CAD and scene scripts
- - - - -
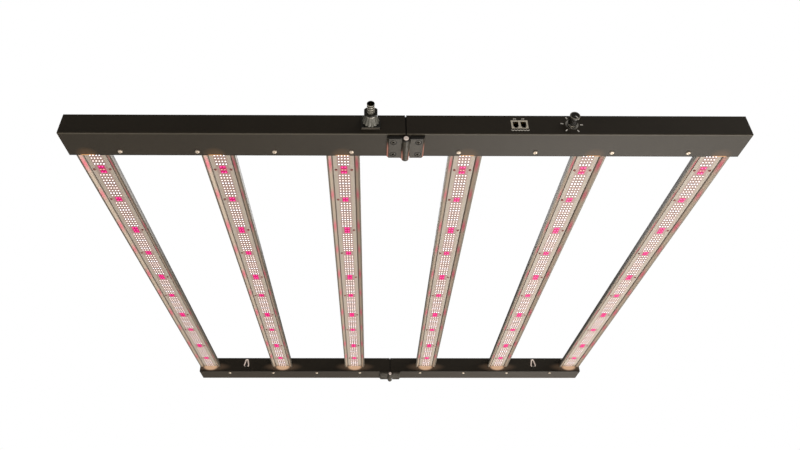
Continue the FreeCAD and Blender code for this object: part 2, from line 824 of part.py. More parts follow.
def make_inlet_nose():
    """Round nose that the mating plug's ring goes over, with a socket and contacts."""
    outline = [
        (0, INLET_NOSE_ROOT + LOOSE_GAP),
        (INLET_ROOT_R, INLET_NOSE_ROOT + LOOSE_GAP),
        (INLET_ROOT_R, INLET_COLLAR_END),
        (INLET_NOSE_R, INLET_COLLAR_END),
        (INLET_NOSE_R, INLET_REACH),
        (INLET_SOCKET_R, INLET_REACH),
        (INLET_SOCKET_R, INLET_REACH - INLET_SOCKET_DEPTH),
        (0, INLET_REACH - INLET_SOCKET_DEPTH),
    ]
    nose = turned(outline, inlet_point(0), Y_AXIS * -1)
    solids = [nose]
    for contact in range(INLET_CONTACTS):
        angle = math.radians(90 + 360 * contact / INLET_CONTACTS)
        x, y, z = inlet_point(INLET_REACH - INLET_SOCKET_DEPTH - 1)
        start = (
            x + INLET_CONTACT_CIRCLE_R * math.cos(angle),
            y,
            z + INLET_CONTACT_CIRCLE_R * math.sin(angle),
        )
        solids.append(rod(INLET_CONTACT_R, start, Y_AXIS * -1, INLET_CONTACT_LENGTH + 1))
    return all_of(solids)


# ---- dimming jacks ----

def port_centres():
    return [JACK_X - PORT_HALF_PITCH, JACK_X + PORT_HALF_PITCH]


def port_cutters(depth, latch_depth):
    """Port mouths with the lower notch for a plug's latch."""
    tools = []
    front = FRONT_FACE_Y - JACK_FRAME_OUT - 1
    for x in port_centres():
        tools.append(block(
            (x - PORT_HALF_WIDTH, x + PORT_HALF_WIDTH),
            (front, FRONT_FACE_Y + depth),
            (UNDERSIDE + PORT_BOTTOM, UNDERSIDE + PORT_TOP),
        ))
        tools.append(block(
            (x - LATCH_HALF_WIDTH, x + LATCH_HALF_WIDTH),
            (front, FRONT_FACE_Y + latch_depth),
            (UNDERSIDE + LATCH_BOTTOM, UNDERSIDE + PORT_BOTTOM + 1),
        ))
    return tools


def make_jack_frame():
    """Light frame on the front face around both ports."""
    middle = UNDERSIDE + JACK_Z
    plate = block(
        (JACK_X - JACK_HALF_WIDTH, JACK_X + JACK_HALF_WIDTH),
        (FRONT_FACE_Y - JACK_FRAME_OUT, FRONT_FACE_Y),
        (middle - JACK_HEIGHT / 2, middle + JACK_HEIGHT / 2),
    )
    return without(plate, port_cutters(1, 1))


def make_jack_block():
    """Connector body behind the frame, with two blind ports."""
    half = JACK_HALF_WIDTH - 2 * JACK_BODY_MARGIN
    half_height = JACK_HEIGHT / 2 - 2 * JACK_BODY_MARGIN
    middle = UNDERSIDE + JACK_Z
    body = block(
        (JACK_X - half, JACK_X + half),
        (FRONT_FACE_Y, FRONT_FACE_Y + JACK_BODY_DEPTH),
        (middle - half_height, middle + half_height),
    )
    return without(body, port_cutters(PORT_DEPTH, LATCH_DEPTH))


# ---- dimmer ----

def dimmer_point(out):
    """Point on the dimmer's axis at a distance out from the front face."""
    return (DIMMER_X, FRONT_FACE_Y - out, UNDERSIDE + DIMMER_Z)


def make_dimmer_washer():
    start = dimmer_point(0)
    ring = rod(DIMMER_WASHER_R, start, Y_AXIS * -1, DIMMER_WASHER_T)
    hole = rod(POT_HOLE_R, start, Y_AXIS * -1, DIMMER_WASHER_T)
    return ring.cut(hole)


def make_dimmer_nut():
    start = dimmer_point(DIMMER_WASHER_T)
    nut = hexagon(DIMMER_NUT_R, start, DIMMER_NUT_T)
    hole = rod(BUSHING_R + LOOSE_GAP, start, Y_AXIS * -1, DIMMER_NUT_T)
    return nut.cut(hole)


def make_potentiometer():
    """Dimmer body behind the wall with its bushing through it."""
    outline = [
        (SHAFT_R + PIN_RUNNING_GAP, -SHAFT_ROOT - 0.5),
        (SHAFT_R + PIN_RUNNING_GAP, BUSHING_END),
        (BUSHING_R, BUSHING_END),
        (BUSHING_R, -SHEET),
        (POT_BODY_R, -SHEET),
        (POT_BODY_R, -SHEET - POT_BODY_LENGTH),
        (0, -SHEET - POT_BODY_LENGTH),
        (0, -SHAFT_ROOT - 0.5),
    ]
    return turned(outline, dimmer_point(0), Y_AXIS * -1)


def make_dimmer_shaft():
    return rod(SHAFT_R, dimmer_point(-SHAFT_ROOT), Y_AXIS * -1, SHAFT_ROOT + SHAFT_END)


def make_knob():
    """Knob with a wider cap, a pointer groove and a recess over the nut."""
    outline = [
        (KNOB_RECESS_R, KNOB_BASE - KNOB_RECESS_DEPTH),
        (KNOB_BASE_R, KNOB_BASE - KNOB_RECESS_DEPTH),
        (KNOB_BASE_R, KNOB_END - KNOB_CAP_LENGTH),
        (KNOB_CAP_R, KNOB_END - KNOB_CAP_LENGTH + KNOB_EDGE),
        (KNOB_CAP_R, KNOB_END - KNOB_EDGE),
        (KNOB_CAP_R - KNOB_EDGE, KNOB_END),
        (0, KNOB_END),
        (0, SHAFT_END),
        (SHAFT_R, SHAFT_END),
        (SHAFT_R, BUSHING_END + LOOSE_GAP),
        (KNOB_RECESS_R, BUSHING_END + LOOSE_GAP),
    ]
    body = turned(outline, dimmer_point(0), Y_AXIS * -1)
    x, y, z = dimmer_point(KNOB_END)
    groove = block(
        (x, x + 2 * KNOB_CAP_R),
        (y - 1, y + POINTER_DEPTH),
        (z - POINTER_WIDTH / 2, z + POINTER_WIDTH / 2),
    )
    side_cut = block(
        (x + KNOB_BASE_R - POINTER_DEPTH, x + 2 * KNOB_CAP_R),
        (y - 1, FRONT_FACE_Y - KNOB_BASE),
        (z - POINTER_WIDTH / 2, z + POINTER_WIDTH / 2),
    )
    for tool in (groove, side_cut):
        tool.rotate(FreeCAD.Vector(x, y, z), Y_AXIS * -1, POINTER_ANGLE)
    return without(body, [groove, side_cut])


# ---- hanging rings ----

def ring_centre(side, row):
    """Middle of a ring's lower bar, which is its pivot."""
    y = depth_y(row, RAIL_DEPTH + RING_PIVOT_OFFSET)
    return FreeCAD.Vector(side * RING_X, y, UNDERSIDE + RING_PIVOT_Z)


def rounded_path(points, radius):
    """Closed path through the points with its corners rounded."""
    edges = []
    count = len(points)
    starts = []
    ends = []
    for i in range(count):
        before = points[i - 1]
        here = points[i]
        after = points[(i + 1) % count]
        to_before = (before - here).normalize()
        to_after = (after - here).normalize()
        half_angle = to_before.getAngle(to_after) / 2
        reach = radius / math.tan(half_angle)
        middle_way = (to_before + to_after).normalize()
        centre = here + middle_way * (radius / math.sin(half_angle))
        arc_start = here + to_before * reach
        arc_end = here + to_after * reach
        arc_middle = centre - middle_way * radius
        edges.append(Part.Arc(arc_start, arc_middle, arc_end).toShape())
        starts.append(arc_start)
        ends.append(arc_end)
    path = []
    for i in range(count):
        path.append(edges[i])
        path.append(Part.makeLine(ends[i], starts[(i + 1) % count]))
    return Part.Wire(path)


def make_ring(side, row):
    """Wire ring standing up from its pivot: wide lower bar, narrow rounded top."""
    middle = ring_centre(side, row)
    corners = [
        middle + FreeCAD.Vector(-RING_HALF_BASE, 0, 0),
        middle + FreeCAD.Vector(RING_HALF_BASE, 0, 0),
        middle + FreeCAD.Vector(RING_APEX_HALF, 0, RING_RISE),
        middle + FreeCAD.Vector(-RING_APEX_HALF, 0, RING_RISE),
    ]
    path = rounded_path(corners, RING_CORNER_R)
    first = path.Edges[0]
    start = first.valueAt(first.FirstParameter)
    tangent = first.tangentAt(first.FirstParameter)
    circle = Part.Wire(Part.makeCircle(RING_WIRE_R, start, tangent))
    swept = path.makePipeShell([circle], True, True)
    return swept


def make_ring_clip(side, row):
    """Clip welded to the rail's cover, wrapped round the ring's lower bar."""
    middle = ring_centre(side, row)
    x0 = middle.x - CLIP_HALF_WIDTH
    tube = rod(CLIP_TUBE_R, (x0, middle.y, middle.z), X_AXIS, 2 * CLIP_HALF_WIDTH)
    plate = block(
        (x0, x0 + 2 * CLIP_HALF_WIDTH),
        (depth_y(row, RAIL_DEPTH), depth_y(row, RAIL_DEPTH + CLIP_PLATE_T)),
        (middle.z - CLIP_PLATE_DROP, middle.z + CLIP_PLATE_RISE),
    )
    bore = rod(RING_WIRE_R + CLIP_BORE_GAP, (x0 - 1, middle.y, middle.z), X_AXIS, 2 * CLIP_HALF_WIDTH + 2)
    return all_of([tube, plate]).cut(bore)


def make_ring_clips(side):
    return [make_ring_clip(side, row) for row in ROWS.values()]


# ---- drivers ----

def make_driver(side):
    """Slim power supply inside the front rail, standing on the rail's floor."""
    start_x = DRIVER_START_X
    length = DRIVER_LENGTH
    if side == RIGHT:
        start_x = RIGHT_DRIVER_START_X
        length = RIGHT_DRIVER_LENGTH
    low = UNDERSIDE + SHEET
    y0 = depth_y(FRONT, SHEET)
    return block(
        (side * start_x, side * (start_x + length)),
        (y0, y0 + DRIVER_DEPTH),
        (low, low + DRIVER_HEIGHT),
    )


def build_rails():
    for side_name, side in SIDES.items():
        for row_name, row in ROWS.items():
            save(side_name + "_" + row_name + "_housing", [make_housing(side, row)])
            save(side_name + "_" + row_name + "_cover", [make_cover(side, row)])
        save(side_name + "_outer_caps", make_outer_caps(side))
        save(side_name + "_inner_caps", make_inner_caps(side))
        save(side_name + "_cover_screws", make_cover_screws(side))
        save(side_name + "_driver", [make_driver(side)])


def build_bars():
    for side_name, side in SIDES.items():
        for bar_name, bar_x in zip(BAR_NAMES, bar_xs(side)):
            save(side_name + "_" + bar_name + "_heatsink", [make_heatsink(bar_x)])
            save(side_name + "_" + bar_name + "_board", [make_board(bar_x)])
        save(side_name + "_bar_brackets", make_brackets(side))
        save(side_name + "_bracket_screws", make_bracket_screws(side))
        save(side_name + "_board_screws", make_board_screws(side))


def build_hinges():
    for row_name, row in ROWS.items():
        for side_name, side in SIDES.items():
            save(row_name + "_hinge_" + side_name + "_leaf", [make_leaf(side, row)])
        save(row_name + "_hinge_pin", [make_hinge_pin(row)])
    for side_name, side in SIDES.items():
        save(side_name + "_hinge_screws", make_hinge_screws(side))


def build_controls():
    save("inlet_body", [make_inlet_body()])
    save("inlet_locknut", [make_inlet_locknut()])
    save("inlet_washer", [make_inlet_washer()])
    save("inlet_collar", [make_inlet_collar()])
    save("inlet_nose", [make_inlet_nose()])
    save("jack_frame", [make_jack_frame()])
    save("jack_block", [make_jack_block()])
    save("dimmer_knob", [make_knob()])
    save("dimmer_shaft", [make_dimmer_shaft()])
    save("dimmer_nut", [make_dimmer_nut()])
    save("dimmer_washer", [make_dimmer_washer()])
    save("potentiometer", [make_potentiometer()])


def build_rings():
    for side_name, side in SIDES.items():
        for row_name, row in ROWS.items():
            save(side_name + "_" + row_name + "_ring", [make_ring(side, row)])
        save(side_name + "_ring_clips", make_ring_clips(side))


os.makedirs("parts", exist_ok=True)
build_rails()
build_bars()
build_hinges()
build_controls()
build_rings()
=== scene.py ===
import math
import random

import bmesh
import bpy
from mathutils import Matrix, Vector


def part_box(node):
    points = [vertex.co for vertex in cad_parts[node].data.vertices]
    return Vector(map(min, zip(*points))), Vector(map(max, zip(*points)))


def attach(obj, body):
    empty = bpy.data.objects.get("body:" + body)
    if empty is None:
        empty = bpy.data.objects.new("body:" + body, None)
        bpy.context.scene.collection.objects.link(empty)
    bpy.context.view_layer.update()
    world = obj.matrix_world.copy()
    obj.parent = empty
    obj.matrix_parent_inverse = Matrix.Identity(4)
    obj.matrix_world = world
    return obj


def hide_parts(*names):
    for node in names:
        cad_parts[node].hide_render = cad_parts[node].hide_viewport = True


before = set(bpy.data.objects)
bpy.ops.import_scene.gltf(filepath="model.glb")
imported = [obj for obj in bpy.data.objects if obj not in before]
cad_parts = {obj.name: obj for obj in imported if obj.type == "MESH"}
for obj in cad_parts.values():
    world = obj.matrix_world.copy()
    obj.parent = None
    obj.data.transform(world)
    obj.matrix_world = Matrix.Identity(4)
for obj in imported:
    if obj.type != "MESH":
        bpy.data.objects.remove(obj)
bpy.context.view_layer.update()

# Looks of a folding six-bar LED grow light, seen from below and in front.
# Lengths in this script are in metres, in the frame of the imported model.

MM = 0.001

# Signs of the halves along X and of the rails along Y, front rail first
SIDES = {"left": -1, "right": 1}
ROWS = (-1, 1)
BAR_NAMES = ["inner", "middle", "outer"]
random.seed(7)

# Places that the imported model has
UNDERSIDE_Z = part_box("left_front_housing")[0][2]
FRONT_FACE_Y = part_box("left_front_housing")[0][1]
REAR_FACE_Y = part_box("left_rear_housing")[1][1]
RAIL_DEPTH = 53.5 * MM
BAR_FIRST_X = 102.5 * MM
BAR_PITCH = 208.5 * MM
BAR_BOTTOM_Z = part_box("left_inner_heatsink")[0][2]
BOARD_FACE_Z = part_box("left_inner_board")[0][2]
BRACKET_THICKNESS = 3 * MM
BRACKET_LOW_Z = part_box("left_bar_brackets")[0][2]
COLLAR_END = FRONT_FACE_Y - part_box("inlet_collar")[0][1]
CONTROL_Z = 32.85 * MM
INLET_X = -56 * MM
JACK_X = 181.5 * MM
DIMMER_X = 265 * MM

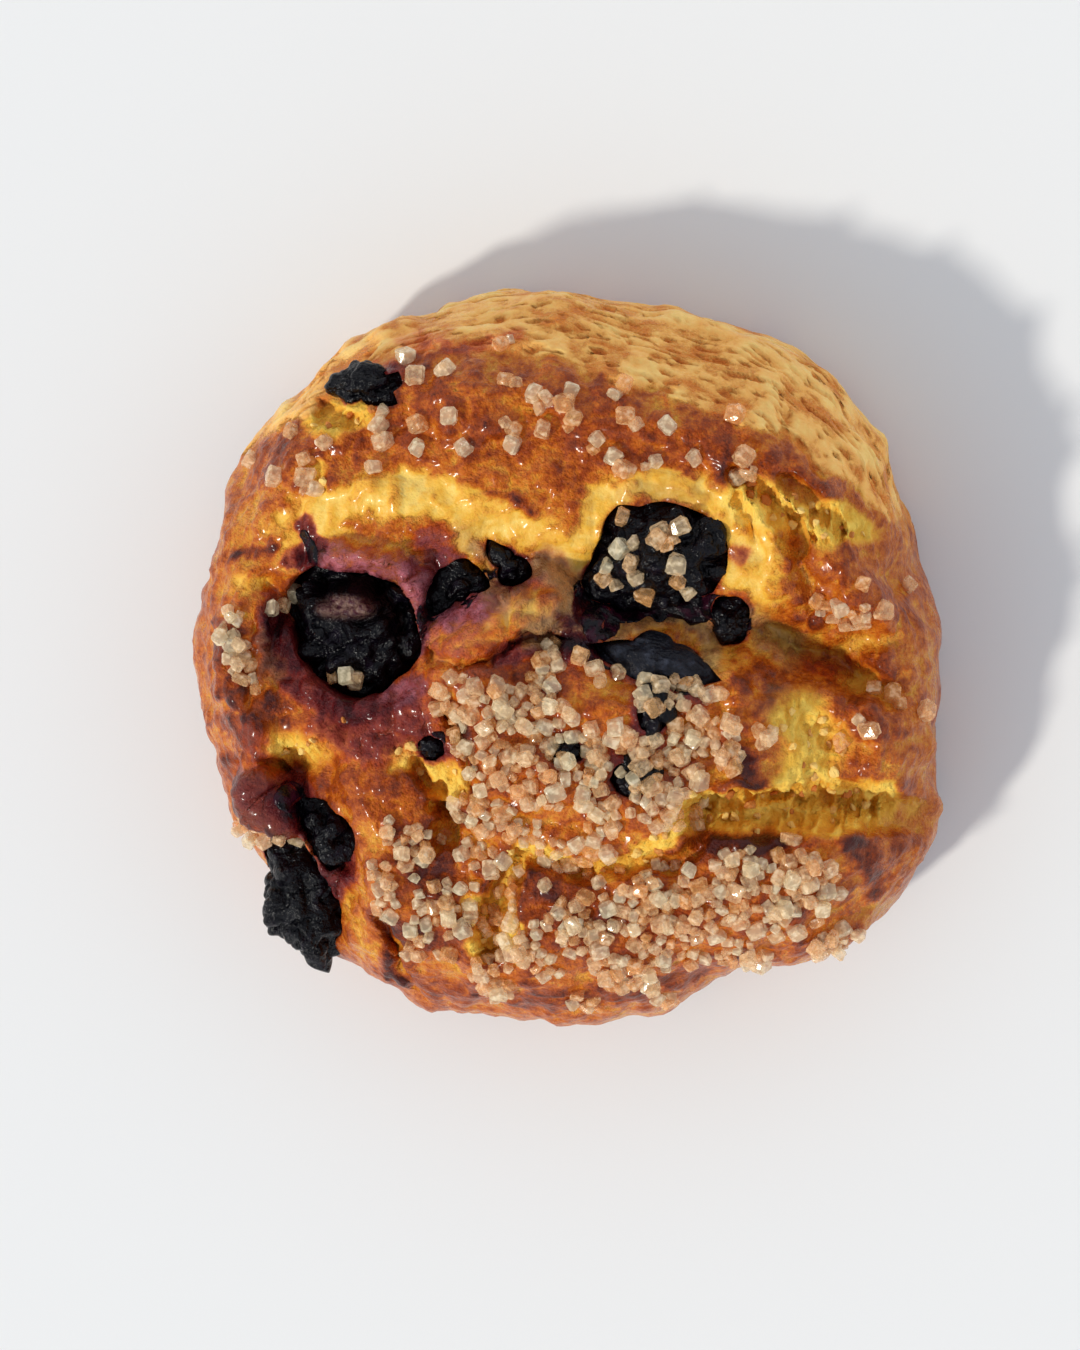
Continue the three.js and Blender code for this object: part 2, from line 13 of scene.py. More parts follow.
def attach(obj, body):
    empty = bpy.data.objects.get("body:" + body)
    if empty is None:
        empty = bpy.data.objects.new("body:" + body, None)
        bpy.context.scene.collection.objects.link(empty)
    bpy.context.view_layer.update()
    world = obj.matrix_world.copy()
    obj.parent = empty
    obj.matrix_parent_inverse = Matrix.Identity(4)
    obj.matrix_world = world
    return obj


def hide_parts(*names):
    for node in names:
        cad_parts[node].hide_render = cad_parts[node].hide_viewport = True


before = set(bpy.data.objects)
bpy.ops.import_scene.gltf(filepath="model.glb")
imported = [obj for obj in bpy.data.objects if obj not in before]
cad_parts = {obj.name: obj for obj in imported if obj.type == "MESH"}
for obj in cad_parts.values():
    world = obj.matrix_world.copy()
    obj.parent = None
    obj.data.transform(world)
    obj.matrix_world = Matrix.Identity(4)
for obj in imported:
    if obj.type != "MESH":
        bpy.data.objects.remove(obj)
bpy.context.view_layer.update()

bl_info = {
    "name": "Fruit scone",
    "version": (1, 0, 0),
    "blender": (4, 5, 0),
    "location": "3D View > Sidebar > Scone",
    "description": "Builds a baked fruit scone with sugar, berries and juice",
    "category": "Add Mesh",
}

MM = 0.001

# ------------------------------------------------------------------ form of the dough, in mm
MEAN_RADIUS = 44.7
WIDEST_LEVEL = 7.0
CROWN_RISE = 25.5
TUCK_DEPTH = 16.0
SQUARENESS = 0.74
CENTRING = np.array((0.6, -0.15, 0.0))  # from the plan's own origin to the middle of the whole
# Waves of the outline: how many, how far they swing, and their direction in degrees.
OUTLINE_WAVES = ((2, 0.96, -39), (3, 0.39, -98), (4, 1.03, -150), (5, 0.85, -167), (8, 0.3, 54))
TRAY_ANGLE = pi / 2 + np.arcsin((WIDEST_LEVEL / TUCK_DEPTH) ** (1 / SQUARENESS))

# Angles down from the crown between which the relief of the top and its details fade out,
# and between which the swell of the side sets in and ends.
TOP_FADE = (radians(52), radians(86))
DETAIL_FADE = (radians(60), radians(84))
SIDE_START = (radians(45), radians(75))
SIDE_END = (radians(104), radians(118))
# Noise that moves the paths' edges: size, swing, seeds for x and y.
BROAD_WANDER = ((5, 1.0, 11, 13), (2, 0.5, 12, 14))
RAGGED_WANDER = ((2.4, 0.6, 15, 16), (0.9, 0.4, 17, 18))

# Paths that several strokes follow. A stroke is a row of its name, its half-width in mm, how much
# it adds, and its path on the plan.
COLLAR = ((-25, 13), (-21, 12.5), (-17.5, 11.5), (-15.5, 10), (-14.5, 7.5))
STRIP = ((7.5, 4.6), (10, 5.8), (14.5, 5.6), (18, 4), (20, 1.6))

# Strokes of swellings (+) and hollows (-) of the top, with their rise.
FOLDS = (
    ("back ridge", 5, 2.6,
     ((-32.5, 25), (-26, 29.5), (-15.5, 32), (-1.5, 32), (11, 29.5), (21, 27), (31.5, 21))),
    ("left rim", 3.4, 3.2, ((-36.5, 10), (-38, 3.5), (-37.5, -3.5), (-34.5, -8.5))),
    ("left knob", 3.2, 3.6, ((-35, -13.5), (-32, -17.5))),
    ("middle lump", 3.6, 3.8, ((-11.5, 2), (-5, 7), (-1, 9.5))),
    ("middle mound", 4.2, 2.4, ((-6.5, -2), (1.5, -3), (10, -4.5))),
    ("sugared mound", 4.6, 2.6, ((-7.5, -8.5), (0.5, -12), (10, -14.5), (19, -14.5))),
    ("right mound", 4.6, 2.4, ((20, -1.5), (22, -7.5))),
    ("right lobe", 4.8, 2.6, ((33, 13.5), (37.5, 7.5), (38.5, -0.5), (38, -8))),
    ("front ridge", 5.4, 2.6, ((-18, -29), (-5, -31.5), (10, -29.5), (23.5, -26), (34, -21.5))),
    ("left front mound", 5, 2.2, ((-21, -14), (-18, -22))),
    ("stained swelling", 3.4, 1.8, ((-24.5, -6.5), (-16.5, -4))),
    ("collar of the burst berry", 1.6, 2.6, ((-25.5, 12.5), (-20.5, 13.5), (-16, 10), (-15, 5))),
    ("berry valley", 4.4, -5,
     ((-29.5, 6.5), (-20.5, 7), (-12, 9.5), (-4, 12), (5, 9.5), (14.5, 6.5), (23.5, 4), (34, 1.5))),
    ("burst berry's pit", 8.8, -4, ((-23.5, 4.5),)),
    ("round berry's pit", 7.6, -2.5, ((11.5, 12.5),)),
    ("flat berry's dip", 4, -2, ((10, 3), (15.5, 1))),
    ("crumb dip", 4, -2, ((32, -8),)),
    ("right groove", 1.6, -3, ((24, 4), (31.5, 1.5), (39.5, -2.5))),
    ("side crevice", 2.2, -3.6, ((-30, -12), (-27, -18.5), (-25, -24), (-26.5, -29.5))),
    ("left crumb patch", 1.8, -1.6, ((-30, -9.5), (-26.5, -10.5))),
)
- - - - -
[Problem to work on] In the listing above, please print only the lines from the first one to the line where "return [JACK_X - PORT_HALF_PITCH, JACK_X" appears, exactly as written, both of those lines included.

[Output below]
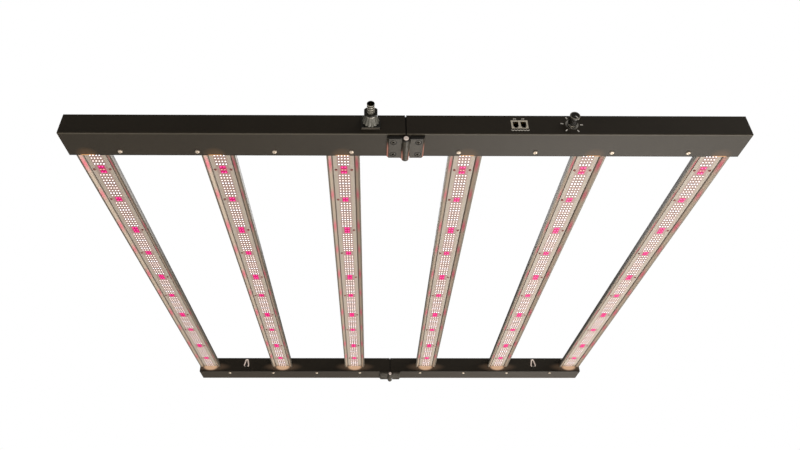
Continue the FreeCAD and Blender code for this object: part 2, from line 824 of part.py. More parts follow.
def make_inlet_nose():
    """Round nose that the mating plug's ring goes over, with a socket and contacts."""
    outline = [
        (0, INLET_NOSE_ROOT + LOOSE_GAP),
        (INLET_ROOT_R, INLET_NOSE_ROOT + LOOSE_GAP),
        (INLET_ROOT_R, INLET_COLLAR_END),
        (INLET_NOSE_R, INLET_COLLAR_END),
        (INLET_NOSE_R, INLET_REACH),
        (INLET_SOCKET_R, INLET_REACH),
        (INLET_SOCKET_R, INLET_REACH - INLET_SOCKET_DEPTH),
        (0, INLET_REACH - INLET_SOCKET_DEPTH),
    ]
    nose = turned(outline, inlet_point(0), Y_AXIS * -1)
    solids = [nose]
    for contact in range(INLET_CONTACTS):
        angle = math.radians(90 + 360 * contact / INLET_CONTACTS)
        x, y, z = inlet_point(INLET_REACH - INLET_SOCKET_DEPTH - 1)
        start = (
            x + INLET_CONTACT_CIRCLE_R * math.cos(angle),
            y,
            z + INLET_CONTACT_CIRCLE_R * math.sin(angle),
        )
        solids.append(rod(INLET_CONTACT_R, start, Y_AXIS * -1, INLET_CONTACT_LENGTH + 1))
    return all_of(solids)


# ---- dimming jacks ----

def port_centres():
    return [JACK_X - PORT_HALF_PITCH, JACK_X + PORT_HALF_PITCH]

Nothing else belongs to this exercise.